S-1504-119
Read twice and referred to the Committee on Finance.
Sponsored by Bill Cassidy (R-LA)
What it does
This bill would require the Social Security Administration (SSA) to replace three sets of terms in all its rules, regulations, guidance, and materials — online and in print — by January 1, 2027. "Early eligibility age" would become "minimum monthly benefit age," "full retirement age" and "normal retirement age" would become "standard monthly benefit age," and "delayed retirement credit" and references to age 70 as the maximum credit age would become "maximum monthly benefit age." The bill does not change any benefit amounts, eligibility rules, or program structure.
Who benefits
Current and future Social Security beneficiaries — particularly the roughly 180 million workers paying into the system — who may find the new terminology more intuitive when making claiming decisions. Financial planners, benefits counselors, and elder law attorneys who advise clients on Social Security timing. Researchers and policy analysts who argue the current terms create systematic confusion. Older adults with lower financial literacy who may be disproportionately misled by terms like "full" or "normal" retirement age.
Who is hurt
SSA staff and contractors who would bear the administrative burden of updating all materials, systems, and publications by the 2027 deadline. Third-party publishers, software vendors, and financial planning tool providers who use current SSA terminology and would need to update their own materials. Beneficiaries and advisors already familiar with the existing terms who may experience a transitional period of confusion. Taxpayers who fund the administrative costs of the terminology overhaul.
Supporters argue
Supporters argue that terms like "full retirement age" and "normal retirement age" are demonstrably misleading — research by the National Academy of Social Insurance and others has found that many workers interpret these phrases to mean they should claim at that age, when in fact claiming later (up to age 70) yields significantly higher monthly benefits.
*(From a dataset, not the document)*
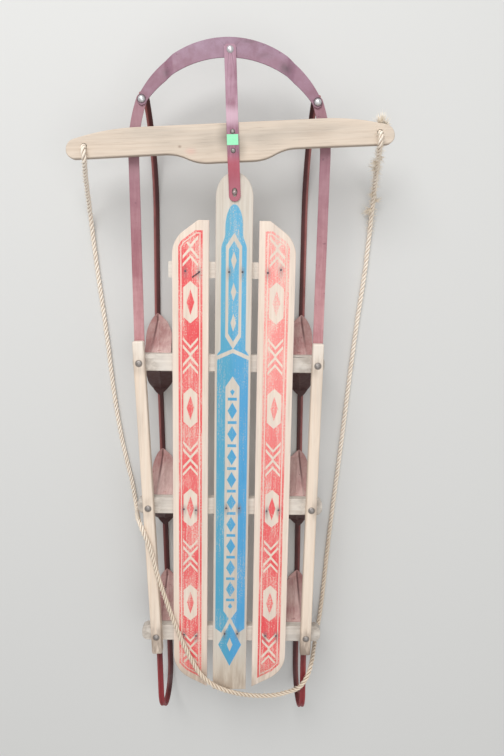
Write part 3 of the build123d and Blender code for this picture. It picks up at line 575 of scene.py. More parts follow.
def bar_marks(m, colour):
    """Painted shadow and grime beside the lever, fainter smudges, a brown spot, a pink stain, and painted
    shade on the flanks.
    """
    x, y = m.plan()
    for centre, rx, ry, share, tint in (
        # The first two rows: painted shadow and grime beside the lever
        ((-14.0, 518.0), 27.0, 40.0, 0.75, srgb(128, 118, 106)),
        ((7.0, 500.0), 20.0, 32.0, 0.6, srgb(136, 126, 112)),
        ((-50.0, 506.0), 50.0, 30.0, 0.3, srgb(160, 148, 134)),
        ((52.0, 512.0), 46.0, 28.0, 0.25, srgb(160, 150, 138)),
        ((-120.0, 506.0), 60.0, 18.0, 0.25, srgb(170, 158, 144)),
        ((150.0, 528.0), 50.0, 20.0, 0.3, srgb(180, 160, 142)),
        ((-102.0, 501.0), 5.0, 4.0, 0.6, srgb(120, 90, 70)),
        ((-82.0, 493.0), 16.0, 9.0, 0.3, srgb(226, 160, 150)),
    ):
        colour = m.mix(blot(x, y, centre, rx, ry, ry) * share, colour, tint)
    # Painted shade: the bar's flanks, below its top, darkened
    painted_flank_shade = m.z.ramp((BAR_TOP - 3.0) * MM, (BAR_TOP - 1.0) * MM, 0.5, 0.0)
    return m.mix(painted_flank_shade, colour, srgb(128, 106, 88))


bar_look = board_material("bar_wood", "x", 9.4, BAR_TONES, 0.6, BAR_ANGLE, bar_marks)
dress(["steering_bar"], bar_look)


def knee_shade(m, colour):
    """Painted shade on the rear legs, and on the bleached front ones a painted shadow along the crease and
    painted shade on the outer half.
    """
    x, y = m.plan()
    outer = abs(x + (y - RACK_MIDDLE_Y) * RACK_TAN) - ((y - TAIL_LOOP_Y) * RUNNER_TAPER + RUNNER_HALF_REAR)
    rear = []
    crease = []
    dull = []
    for place in CROSSBAR_YS:
        dy = y - place
        # The rear leg's mask, for painted shade
        rear.append(dy.ramp(-12.0, 2.0, 1.0, 0.0) * dy.ramp(-110.0, -96.0))
        front = dy.ramp(12.0, 18.0) * dy.ramp(80.0, 96.0, 1.0, 0.0)
        off = outer - (72.0 - dy) * 0.05
        crease.append(abs(off).ramp(0.4, 3.4, 1.0, 0.0) * front * dy.ramp(24.0, 60.0, 0.25, 0.8))
        dull.append(off.ramp(-1.0, 2.5) * front)
    # Painted shade on the outer half of the front legs
    colour = m.mix(union(dull) * 0.34, colour, srgb(146, 92, 88))
    # Painted shadow along the crease of the front legs
    colour = m.mix(union(crease), colour, srgb(84, 44, 42))
    # Painted shade: the rear legs darkened
    return m.mix(union(rear) * 0.94, colour, srgb(58, 18, 18))


knee_look = paint_material(
    "knee_paint", srgb(180, 128, 126), srgb(220, 190, 184), srgb(104, 54, 52), 0.9, 0.6, knee_shade)
dress(KNEES, knee_look)


def strap_shade(m, colour):
    """Darker and duller in front, under and ahead of the bar, partly as painted shade from the bar."""
    y = m.plan()[1]
    return m.mix(y.ramp(150.0, 520.0, 0.0, 0.55), colour, srgb(130, 100, 116))


strap_look = paint_material(
    "strap_paint", srgb(160, 98, 104), srgb(198, 148, 150), srgb(104, 56, 62), 0.9, 0.5, strap_shade)
dress(["strap_left", "strap_right"], strap_look)


def bow_shade(m, colour):
    """Redder towards both ends, with smudges and painted shade where the sheet is bent, and painted contact
    shadows as dark rings round the bolts.
    """
    x, y = m.plan()
    colour = m.mix(y.ramp(640.0, 690.0, 0.35, 0.0), colour, srgb(140, 88, 98))
    grain = m.noise(m.x * 60.0, m.y * 60.0, 0.0, 4.0, 0.7).ramp(0.3, 0.65, 0.4, 1.0)
    # Smudges with painted shade where the sheet is bent
    for centre, rx, ry, share in (
        ((-127.0, 634.0), 13.0, 14.0, 0.6),
        ((91.0, 643.0), 19.0, 19.0, 0.75),
        ((52.0, 665.0), 26.0, 10.0, 0.3),
        ((22.0, 688.0), 26.0, 5.0, 0.35),
    ):
        colour = m.mix(blot(x, y, centre, rx, ry, ry) * grain * share, colour, srgb(96, 78, 84))
    # Painted contact shadows: dark rings round the bolts
    for bolt in (END_BOLTS[-1], END_BOLTS[1], CENTRE_BOLT):
        colour = m.mix(disc(x, y, bolt, 7.6, 9.4) * 0.8, colour, srgb(58, 40, 46))
    return colour


bow_look = paint_material(
    "bow_paint", srgb(134, 98, 114), srgb(160, 130, 149), srgb(84, 52, 64), 1.0, 0.42, bow_shade, False)
dress(["bow"], bow_look)


def lever_shade(m, colour):
    """Redder behind the bar, a painted highlight at the front crank, with a dark slot round the pin."""
    x, y = m.plan()
    dx = (x - LEVER_PIN[0]) / 5.3
    dy = (y - LEVER_PIN[1] - 0.9) / 7.4
    slot = (dx * dx + dy * dy).ramp(0.8, 1.15, 0.95, 0.0)
    colour = m.mix(y.ramp(470.0, 500.0, 0.8, 0.0), colour, srgb(182, 80, 94))
    colour = m.mix(y.ramp(575.0, 610.0, 0.0, 0.2), colour, srgb(112, 68, 84))
    colour = m.mix(y.ramp(428.0, 462.0, 0.4, 0.0), colour, srgb(156, 100, 114))
    # Painted highlight: a pale band across the front crank
    colour = m.mix(abs(y - 556.0).ramp(4.0, 24.0, 0.55, 0.0), colour, srgb(222, 190, 204))
    return m.mix(slot, colour, srgb(34, 22, 26))


lever_look = paint_material(
    "lever_paint", srgb(136, 86, 104), srgb(188, 148, 166), srgb(84, 46, 56), 0.9, 0.45, lever_shade)
dress(["lever"], lever_look)


def runner_shade(m, colour):
    """Painted shade along the inner edge, a painted highlight along the outer edge, and painted light that
    makes the upper tail loop and the return redder.
    """
    y = m.plan()[1]
    outward = m.attribute("across")[0]
    patchy = m.noise(m.x * 30.0, m.y * 20.0, m.z * 20.0, 4.0, 0.7).ramp(0.3, 0.6, 0.6, 1.0)
    rubbed = outward.ramp(0.5, 3.2) * y.ramp(-480.0, 60.0, 0.3, 0.85) * patchy
    # Painted shade on the strip's inner side
    colour = m.mix(outward.ramp(1.0, -2.0) * 0.5, colour, srgb(46, 18, 20))
    # Painted highlight on the strip's outer side, in patches
    colour = m.mix(rubbed, colour, srgb(168, 104, 100))
    # Painted light: the upper tail loop and the return brighter red
    loop = y.ramp(-640.0, -480.0, 0.7, 0.0) * m.z.ramp(0.03, 0.1)
    return m.mix(loop, colour, srgb(156, 46, 52))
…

They contend that neutral, descriptive terms like "standard monthly benefit age" and "maximum monthly benefit age" would help workers make better-informed claiming decisions, potentially improving retirement security for millions of Americans at no change to the underlying benefit structure.
Opponents argue
Opponents argue that renaming long-established terms creates unnecessary administrative costs and confusion without changing a single dollar of benefits, and that the SSA already provides extensive educational materials explaining the trade-offs of claiming at different ages. They contend that the real barrier to informed claiming decisions is financial literacy broadly, not specific terminology, and that the resources required to update every rule, regulation, guidance document, and publication across the SSA's vast materials library could be better directed toward substantive program improvements or outreach efforts.